### SHORT TASK
Everything from the line containing "build_bindings(mats)" to the line containing "obj.parent = None", both lines included, must be copied exactly; nothing else should be.

* start PROVIDED MATERIAL *

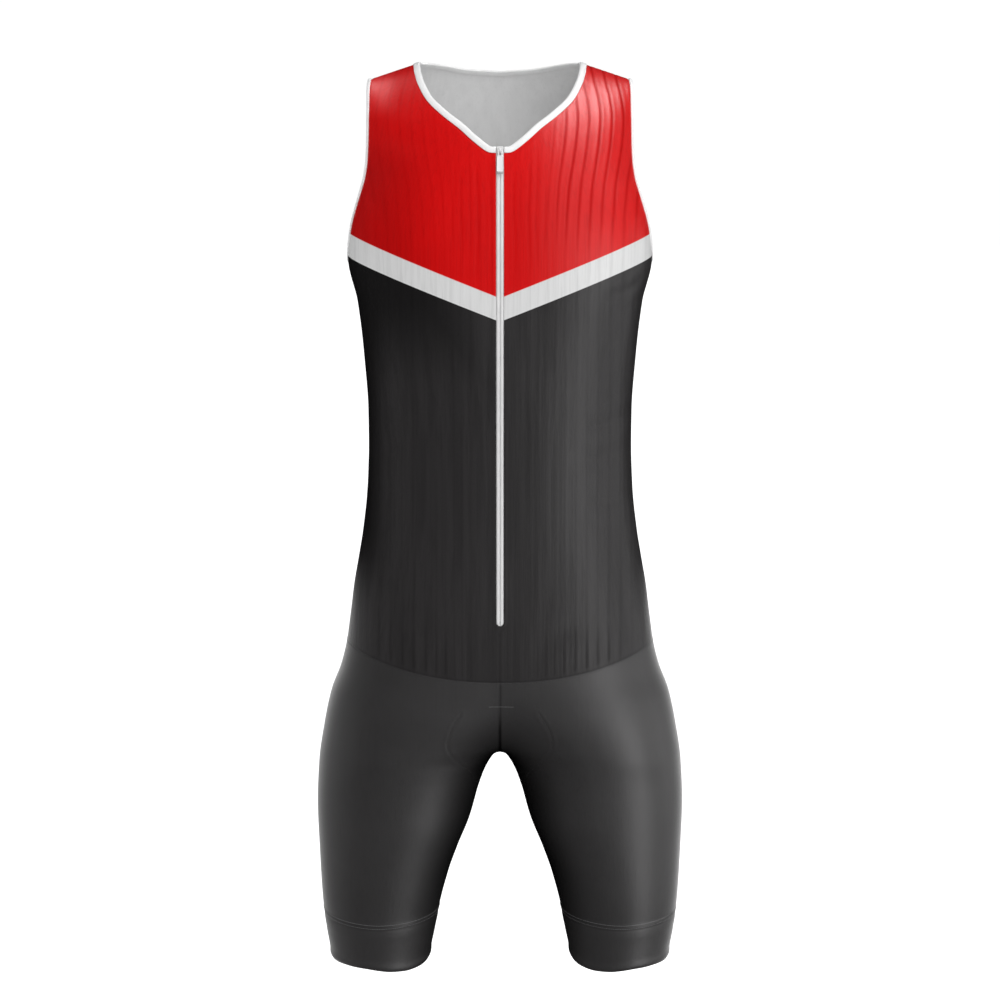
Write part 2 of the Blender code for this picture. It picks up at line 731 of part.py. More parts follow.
def build_slider(mats):
    frame = zip_frame()
    plate_mid = PLATE_LIFT + PLATE / 2
    mid_up = SLIDER_LONG / 2
    slider = box(
        "zip_slider", (2 * SLIDER_HALF, SLIDER_LONG, PLATE), (0, mid_up, plate_mid), frame, COLLECTION, bevel=0.0003
    )
    slider.data.materials.append(mats["metal"])
    back_mid = -0.0003 - PLATE / 2
    rear = hidden(
        box("slider_rear", (2 * SLIDER_HALF, SLIDER_LONG, PLATE), (0, mid_up, back_mid), frame, CUTTERS, bevel=0.0003)
    )
    web = hidden(
        box(
            "slider_web",
            (0.0030, SLIDER_LONG - 0.0060 - 0.0004, plate_mid - back_mid),
            (0, 0.0060 + (SLIDER_LONG - 0.0064) / 2, (plate_mid + back_mid) / 2),
            frame,
            CUTTERS,
        )
    )
    plate_top = PLATE_LIFT + PLATE
    post = 0.0024
    posts = [
        hidden(
            box(f"bail_post{k}", (2 * BAIL_HALF, 0.0008, post), (0, at, plate_top + post / 2 - 0.0004), frame, CUTTERS)
        )
        for k, at in enumerate((0.0014, 0.0048))
    ]
    bar = hidden(
        box(
            "bail_bar",
            (2 * BAIL_HALF, 0.0042, 0.0007),
            (0, 0.0031, plate_top + post - 0.0004 + 0.0007 / 2 - 0.0001),
            frame,
            CUTTERS,
        )
    )
    union(slider, [rear, web, *posts, bar])


def build_pull(mats):
    low, right, up, out = zip_frame()
    pivot = low + up * PIVOT_UP + out * PIVOT_OUT
    frame = (Vector((0, 0, 0)), right, up, out)
    long = PULL_TOP - PULL_LOW
    grip = box(
        "zip_pull",
        (2 * PULL_HALF, long, PULL_THICK),
        (0, (PULL_TOP + PULL_LOW) / 2 - PIVOT_UP, 0),
        frame,
        COLLECTION,
        bevel=0.0004,
    )
    grip.data.materials.append(mats["pull"])
    reach = PIVOT_UP - PULL_TOP + 0.0008
    arms = []
    for k, sign in enumerate((-1, 1)):
        arm = hidden(
            box(
                f"pull_arm{k}",
                (ARM_OUT - ARM_IN, reach, 2 * BAR_RADIUS),
                (sign * (ARM_IN + ARM_OUT) / 2, -reach / 2, 0),
                frame,
                CUTTERS,
            )
        )
        arms.append(arm)
    bpy.ops.mesh.primitive_cylinder_add(vertices=16, radius=BAR_RADIUS + 0.00003, depth=2 * ARM_OUT + 0.00004)
    bar = bpy.context.object
    bar.name = "pull_bar"
    bar.data.transform(Matrix.Rotation(math.pi / 2, 4, "Y"))
    for c in list(bar.users_collection):
        c.objects.unlink(bar)
    CUTTERS.objects.link(bar)
    hidden(bar)
    union(grip, [*arms, bar])
    for obj in [grip, *arms, bar]:
        obj.location = pivot
    return pivot


def main():
    for obj in list(bpy.data.objects):
        bpy.data.objects.remove(obj)
    bpy.context.scene.collection.children.link(COLLECTION)
    bpy.context.scene.collection.children.link(CUTTERS)
    mats = {
        "front": material("front_print", (0.55, 0.012, 0.015), 0.55),
        "back": material("back_print", (0.5, 0.011, 0.014), 0.55),
        "leg": material("leg_knit", (0.032, 0.031, 0.031), 0.55),
        "cuff": material("cuff_knit", (0.038, 0.036, 0.036), 0.6),
        "binding": material("binding_white", (0.8, 0.8, 0.8), 0.7),
        "tape": material("zip_tape_white", (0.7, 0.7, 0.71), 0.6),
        "metal": material("slider_white", (0.72, 0.72, 0.73), 0.35),
        "pull": material("pull_white", (0.8, 0.8, 0.8), 0.35),
    }
    build_torso(mats)
    build_legs(mats)
    build_bindings(mats)
    build_tapes(mats)
    build_slider(mats)
    build_pull(mats)
    bpy.context.view_layer.update()


main()
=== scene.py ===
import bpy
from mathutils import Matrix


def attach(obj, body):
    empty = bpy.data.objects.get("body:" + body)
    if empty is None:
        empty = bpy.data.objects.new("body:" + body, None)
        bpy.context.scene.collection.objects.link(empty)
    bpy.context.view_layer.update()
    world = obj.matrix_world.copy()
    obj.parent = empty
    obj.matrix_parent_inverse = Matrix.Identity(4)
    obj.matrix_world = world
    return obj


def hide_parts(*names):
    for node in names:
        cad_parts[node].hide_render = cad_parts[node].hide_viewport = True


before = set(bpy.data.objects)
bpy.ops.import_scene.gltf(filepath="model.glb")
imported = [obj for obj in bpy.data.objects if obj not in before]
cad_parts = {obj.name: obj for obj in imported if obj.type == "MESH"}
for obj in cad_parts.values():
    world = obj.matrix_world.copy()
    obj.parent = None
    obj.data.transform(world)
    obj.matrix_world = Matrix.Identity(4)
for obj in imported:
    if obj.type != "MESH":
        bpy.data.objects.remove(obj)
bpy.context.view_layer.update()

# Looks of the sleeveless skinsuit: fine knitted shells on the form of its solids, folded bindings,
# zip, stitching, and the studio. Metres, +Z up, front towards -Y.

import math

import bmesh
import bpy
import numpy as np
from mathutils import Matrix, Vector

BODY, PULL_BODY = "garment", "pull_tab"

# ------------------------------------------------------------------ camera
camera_data = bpy.data.cameras.new("camera")
camera = bpy.data.objects.new("camera", camera_data)
bpy.context.scene.collection.objects.link(camera)
camera.location = (0.0, -3.3, 0.0)
camera.rotation_euler = (math.radians(90 - 7.784), 0.0, 0.0)
camera_data.lens = 114.3
camera_data.sensor_width = 36.0
camera_data.clip_end = 200.0
bpy.context.scene.camera = camera

# ------------------------------------------------------------------ sizes (metres)
CLOTH = 0.0015  # wall of every knitted panel
BINDING = 0.0022  # wall of the folded bindings
BINDING_SINK = 0.0004  # how far a binding reaches inside the panel's inner face
TAPE = 0.0014  # wall of the zip tapes
SEAM_GAP = 0.0003  # between the edges of two neighbouring pieces
STRIP = 0.003  # narrow strip along every cut edge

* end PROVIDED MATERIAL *

### WRITTEN ANSWER
    build_bindings(mats)
    build_tapes(mats)
    build_slider(mats)
    build_pull(mats)
    bpy.context.view_layer.update()


main()
=== scene.py ===
import bpy
from mathutils import Matrix


def attach(obj, body):
    empty = bpy.data.objects.get("body:" + body)
    if empty is None:
        empty = bpy.data.objects.new("body:" + body, None)
        bpy.context.scene.collection.objects.link(empty)
    bpy.context.view_layer.update()
    world = obj.matrix_world.copy()
    obj.parent = empty
    obj.matrix_parent_inverse = Matrix.Identity(4)
    obj.matrix_world = world
    return obj


def hide_parts(*names):
    for node in names:
        cad_parts[node].hide_render = cad_parts[node].hide_viewport = True


before = set(bpy.data.objects)
bpy.ops.import_scene.gltf(filepath="model.glb")
imported = [obj for obj in bpy.data.objects if obj not in before]
cad_parts = {obj.name: obj for obj in imported if obj.type == "MESH"}
for obj in cad_parts.values():
    world = obj.matrix_world.copy()
    obj.parent = None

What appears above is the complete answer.